%%

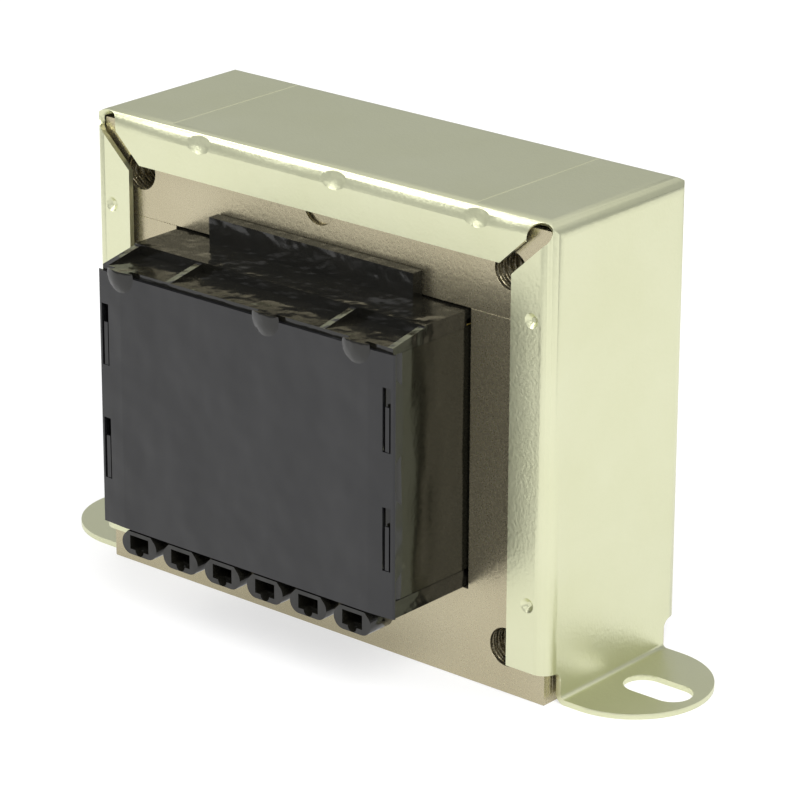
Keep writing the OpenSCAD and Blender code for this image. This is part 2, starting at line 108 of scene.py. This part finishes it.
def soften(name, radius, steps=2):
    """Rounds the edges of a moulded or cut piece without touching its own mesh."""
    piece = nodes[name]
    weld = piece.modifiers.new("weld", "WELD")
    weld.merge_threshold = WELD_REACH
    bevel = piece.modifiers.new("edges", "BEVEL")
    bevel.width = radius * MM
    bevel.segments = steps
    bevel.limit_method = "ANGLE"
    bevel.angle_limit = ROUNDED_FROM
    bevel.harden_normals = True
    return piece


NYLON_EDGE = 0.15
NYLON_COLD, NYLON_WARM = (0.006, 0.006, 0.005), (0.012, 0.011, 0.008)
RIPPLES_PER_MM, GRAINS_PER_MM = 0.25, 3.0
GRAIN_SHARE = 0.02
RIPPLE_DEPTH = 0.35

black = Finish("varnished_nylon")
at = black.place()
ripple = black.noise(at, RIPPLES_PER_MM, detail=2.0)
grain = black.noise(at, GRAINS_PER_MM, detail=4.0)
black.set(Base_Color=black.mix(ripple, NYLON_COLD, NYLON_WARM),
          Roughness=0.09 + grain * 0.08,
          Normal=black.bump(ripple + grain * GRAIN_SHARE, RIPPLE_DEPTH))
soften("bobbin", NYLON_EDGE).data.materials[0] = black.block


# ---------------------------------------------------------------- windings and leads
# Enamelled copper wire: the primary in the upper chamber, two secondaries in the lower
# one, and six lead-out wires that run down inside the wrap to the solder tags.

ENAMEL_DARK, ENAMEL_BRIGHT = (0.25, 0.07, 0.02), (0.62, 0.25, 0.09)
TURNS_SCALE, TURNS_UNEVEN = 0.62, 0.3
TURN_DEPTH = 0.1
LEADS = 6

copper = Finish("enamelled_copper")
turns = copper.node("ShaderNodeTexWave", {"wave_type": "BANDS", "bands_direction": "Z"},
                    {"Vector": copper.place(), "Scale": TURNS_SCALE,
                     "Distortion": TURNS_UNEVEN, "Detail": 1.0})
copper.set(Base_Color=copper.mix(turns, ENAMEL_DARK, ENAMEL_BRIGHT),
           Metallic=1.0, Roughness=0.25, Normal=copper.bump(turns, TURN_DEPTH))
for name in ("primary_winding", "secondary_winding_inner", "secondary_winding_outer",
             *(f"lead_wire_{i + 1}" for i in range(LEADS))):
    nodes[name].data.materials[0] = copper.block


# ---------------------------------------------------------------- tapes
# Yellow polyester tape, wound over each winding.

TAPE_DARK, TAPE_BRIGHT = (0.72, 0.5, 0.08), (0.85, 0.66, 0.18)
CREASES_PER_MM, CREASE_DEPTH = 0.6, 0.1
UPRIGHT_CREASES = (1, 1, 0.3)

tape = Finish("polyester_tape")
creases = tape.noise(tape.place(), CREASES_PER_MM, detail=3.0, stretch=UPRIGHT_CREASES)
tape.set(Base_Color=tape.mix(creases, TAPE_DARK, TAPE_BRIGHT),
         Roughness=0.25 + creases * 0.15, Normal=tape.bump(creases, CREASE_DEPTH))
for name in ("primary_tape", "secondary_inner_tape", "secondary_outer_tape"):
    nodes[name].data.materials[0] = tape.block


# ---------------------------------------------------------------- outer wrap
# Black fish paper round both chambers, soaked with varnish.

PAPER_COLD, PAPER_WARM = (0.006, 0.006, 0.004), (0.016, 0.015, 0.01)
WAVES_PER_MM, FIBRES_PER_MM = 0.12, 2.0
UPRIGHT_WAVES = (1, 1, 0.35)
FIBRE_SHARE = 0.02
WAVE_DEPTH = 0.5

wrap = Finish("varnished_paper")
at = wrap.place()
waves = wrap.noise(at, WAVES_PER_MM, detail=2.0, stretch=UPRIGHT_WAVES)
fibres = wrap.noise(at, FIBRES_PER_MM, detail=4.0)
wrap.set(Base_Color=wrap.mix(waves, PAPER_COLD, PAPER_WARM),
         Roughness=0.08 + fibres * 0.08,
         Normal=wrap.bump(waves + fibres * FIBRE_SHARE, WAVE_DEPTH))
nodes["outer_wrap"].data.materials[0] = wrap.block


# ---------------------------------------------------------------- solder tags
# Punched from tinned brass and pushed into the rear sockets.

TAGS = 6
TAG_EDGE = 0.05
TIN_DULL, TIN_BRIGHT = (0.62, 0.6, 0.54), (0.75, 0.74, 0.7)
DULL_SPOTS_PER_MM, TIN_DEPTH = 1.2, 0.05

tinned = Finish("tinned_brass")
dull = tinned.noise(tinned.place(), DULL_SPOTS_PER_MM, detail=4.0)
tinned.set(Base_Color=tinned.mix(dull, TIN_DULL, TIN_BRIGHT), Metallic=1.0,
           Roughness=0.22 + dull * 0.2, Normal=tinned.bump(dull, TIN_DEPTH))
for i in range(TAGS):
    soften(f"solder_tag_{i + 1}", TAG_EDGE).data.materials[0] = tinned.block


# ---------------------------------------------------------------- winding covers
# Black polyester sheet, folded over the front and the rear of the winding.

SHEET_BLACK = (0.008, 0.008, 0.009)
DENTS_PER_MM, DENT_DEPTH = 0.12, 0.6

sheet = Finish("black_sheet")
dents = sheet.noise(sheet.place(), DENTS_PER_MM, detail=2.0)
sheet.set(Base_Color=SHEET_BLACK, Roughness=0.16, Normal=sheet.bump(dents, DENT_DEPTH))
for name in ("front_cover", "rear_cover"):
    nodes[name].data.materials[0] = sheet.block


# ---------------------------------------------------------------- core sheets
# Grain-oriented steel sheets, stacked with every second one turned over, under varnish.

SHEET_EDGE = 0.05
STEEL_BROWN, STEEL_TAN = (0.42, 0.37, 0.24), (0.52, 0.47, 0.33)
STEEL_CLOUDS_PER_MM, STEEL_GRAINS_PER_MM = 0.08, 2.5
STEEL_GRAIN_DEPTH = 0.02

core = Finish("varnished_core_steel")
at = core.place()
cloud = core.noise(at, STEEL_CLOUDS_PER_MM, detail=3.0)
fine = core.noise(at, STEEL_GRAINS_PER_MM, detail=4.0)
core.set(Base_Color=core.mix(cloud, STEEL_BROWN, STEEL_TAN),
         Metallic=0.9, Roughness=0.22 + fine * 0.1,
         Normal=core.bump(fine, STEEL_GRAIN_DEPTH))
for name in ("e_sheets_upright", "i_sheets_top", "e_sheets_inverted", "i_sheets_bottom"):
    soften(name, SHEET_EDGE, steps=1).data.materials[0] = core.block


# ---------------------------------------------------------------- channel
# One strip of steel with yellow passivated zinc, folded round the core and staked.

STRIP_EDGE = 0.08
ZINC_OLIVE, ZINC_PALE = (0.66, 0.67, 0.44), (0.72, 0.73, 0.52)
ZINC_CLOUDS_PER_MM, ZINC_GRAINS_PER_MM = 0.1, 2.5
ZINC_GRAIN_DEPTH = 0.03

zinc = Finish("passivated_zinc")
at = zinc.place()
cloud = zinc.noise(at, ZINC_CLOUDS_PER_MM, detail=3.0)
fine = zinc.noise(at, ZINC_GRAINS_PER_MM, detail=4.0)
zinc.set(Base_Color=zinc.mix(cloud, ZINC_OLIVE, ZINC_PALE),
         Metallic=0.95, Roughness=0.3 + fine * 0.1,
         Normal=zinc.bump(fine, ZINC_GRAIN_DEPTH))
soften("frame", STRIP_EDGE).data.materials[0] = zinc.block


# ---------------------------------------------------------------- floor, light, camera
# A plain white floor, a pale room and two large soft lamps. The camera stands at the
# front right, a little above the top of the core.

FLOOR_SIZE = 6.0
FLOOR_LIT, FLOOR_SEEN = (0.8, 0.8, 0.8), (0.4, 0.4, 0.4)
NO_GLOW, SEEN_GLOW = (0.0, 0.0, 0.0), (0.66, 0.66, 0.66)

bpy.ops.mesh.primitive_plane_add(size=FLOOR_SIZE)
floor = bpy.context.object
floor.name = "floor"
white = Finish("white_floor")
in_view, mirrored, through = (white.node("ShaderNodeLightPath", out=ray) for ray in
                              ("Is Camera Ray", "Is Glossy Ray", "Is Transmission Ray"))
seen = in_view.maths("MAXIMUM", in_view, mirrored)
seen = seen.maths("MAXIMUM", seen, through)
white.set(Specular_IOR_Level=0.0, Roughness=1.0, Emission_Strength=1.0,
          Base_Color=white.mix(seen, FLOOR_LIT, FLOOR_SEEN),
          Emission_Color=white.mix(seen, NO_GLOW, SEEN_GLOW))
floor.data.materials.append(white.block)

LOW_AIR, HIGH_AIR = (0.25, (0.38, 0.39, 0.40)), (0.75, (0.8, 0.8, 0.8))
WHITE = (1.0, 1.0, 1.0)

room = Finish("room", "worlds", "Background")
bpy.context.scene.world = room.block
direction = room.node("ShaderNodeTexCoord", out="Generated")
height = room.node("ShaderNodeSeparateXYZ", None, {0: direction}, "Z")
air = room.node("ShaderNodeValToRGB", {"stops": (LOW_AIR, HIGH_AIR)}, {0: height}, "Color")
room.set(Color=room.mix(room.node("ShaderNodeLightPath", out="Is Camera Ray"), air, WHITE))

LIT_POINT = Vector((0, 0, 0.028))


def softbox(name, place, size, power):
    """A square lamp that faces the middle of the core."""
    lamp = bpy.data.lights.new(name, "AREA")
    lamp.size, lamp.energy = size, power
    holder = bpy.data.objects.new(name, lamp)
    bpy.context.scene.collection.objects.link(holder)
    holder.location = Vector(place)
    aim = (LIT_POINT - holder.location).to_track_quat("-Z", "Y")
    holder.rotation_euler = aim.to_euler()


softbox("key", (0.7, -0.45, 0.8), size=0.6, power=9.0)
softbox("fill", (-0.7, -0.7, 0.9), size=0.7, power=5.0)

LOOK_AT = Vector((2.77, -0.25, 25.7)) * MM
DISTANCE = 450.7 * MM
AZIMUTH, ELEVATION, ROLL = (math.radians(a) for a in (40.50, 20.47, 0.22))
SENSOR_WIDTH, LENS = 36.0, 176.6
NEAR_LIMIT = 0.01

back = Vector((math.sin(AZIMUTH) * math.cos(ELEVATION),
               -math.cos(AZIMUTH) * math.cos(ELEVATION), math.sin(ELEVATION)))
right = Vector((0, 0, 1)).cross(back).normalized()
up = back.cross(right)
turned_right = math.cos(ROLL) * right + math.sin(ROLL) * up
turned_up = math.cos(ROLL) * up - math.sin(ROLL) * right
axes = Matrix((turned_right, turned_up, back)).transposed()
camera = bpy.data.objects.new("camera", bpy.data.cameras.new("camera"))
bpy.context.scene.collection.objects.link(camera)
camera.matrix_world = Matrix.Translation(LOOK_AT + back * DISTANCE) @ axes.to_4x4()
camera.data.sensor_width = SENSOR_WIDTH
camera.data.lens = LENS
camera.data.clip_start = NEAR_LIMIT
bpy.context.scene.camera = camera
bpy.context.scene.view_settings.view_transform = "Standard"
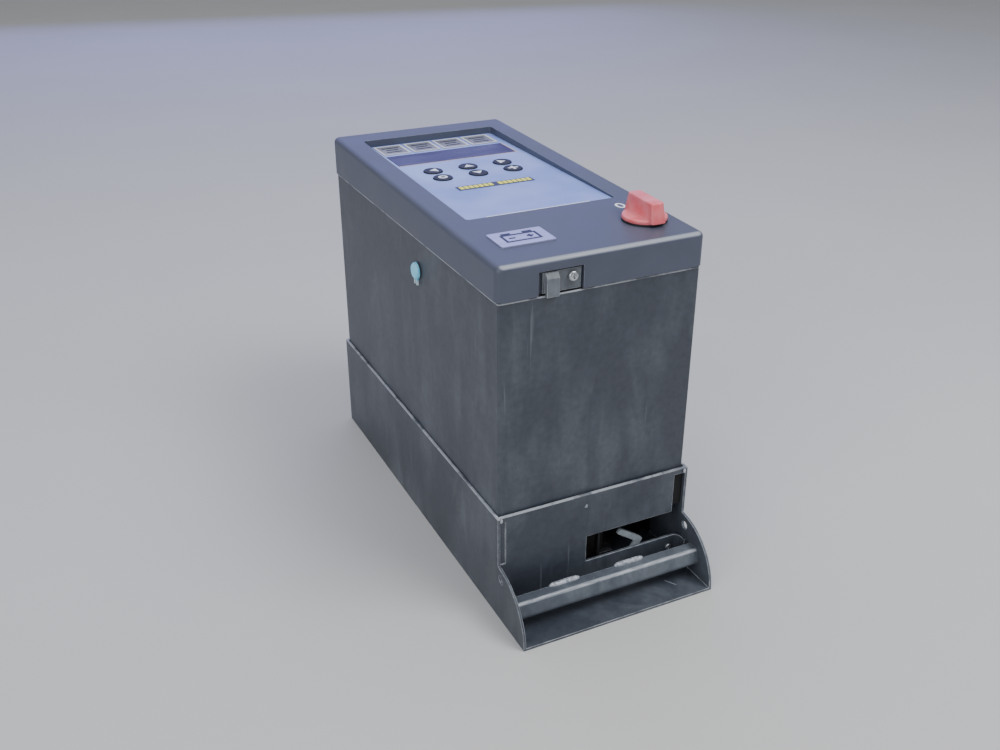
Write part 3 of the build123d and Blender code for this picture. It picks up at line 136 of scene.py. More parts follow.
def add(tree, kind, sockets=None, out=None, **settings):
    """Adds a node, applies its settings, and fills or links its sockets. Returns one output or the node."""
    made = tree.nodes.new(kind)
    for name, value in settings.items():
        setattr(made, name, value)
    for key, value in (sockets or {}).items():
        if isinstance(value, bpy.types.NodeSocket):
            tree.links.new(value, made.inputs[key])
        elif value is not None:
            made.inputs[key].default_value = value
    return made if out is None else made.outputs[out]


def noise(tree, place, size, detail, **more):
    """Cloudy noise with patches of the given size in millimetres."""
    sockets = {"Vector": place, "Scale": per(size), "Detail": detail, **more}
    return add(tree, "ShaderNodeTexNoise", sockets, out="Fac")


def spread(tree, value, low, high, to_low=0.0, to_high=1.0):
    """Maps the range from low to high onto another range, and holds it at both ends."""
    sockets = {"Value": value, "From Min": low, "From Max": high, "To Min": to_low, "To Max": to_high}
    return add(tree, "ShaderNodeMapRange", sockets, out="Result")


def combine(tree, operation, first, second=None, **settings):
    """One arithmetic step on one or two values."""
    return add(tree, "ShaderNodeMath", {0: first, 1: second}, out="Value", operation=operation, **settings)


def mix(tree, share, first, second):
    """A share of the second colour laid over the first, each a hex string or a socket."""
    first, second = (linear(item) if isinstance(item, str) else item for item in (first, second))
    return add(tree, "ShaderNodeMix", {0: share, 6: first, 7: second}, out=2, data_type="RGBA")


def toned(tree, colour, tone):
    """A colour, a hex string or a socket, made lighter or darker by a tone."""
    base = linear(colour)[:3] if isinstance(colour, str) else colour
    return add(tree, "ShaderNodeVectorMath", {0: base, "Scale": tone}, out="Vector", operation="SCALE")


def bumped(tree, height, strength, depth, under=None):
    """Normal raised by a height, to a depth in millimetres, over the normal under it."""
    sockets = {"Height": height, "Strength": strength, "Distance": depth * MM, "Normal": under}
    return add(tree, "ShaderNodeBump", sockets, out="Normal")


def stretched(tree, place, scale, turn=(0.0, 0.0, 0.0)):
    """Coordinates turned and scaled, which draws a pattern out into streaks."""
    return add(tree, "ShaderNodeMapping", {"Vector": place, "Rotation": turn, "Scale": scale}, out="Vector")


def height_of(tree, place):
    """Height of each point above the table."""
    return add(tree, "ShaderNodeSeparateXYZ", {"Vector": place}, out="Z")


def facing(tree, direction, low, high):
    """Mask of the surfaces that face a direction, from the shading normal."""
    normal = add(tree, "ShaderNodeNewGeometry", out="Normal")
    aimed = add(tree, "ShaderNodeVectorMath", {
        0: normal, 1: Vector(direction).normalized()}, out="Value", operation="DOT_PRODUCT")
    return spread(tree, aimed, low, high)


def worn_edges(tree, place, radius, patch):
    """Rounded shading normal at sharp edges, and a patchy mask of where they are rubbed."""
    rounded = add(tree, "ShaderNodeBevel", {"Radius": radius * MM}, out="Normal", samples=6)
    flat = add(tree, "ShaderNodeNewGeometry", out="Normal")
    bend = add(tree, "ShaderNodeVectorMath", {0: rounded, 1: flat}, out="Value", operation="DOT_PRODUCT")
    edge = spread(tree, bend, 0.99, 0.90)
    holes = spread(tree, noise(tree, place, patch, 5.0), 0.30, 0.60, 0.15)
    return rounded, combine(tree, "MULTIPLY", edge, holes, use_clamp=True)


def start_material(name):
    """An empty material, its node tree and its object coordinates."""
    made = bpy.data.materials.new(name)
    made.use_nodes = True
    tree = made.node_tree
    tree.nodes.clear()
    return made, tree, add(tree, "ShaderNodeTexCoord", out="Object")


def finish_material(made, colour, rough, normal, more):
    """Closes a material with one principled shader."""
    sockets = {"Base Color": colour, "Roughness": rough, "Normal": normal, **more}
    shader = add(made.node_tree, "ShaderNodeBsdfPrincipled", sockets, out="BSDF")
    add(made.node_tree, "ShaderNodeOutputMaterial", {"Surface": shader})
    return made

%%

• Written problem
Provide the number of lines containing the string "this", with no other output.

• Final answer
2